1.) I had a terrible greenwater outbreak that was not going away despite my best efforts, this was not my primary concern though
2.) I keep many fish that are extremely sensitive to external parasites... Many of my loaches are pretty expensive, and every fish store around me has a rather diverse selection of parasites infecting their tanks. Even under a strict QT routine I am always plagued by some random infection Ever since I added the UV, this has not been a problem.
My case is somewhat unique, and I feel my purchase was justified. The average aquariast however can probably do without.
|06-23-2004 06:53 PM|
No doubt they can be useful in certain conditions, but they are NOT required to keep a clear, algae free tank with healthy fish.
Regular water changes, sensible stocking of the tank, sufficient mechanical filtration, balanced plant nutrition, etc etc can get you there without sterilizing.
Likewise, a UV sterilizer will not be the cure for all algae.
Just wanted to make sure nobody gets the wrong ideas. It's a "nice to have".
|06-23-2004 06:41 PM|
Some say that UV sterilizers can strip Iron from water, but I have not seen any chlorosis yet.
|06-23-2004 05:58 PM|
|06-23-2004 04:57 PM|
|Georgiadawgger||Another way of "looking" at it (he he) is if you stared at a UV light for about 1 second you would not only get the worst sunburn in history, but you would also fry your retina's and go blind. As, GDominy mentioned, the slower the flow through the sterilizer, the more "contact time" there is with any algae spores or parasites. Basically it will disrupt the cells and either 1) mutate them so they are useless and can no longer reproduce or 2) fry them dead. I think if you do a search you'll find that most of us are using the Coralife turbo twist with varying lengths and wattage. I have a 9 watt and have my filter outtake split to a ball valve to have a flow less than 50 gph through it for my 46 g tank. The bigger the tank, the more wattage you'll need.|
|06-23-2004 08:09 AM|
They work like a charm.. Its not just "light" its UVC radiation being emitted from the bulb. A portion of this energy shows up as light, but the rest of it is a toxic radiation dose that destroys the cellular membrane of algae and critters causing it to die. The dead material is then removed by mechanical filtration (your existing filters)
When you are sizing a UV sterilizer for your tank you need to check the flow rating on the UV sterilizer.. they should have a sizing chart so you can choose the right model for your sized Tank.

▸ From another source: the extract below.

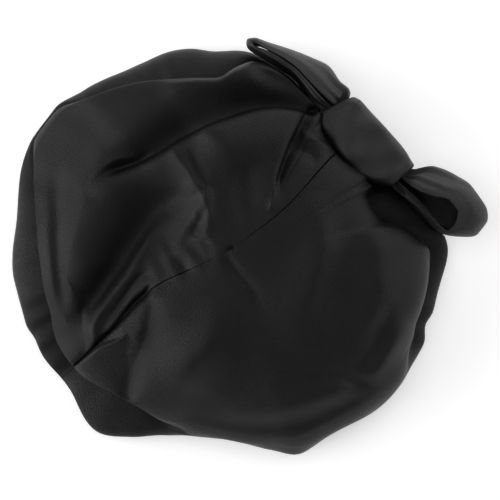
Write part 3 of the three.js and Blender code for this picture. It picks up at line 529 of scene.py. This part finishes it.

I use 18 watt Sterilizer onmy 135 gallon
|06-23-2004 01:30 AM|
okay, so i am a little bit of a hard sell on this uv sterilizer business...i know people use them, but i dont understand how light kills algae and other assorted protozoa..especially the bacteria and such, and how do you know what type of steriliser to get and if you need one, assuming this concept really works?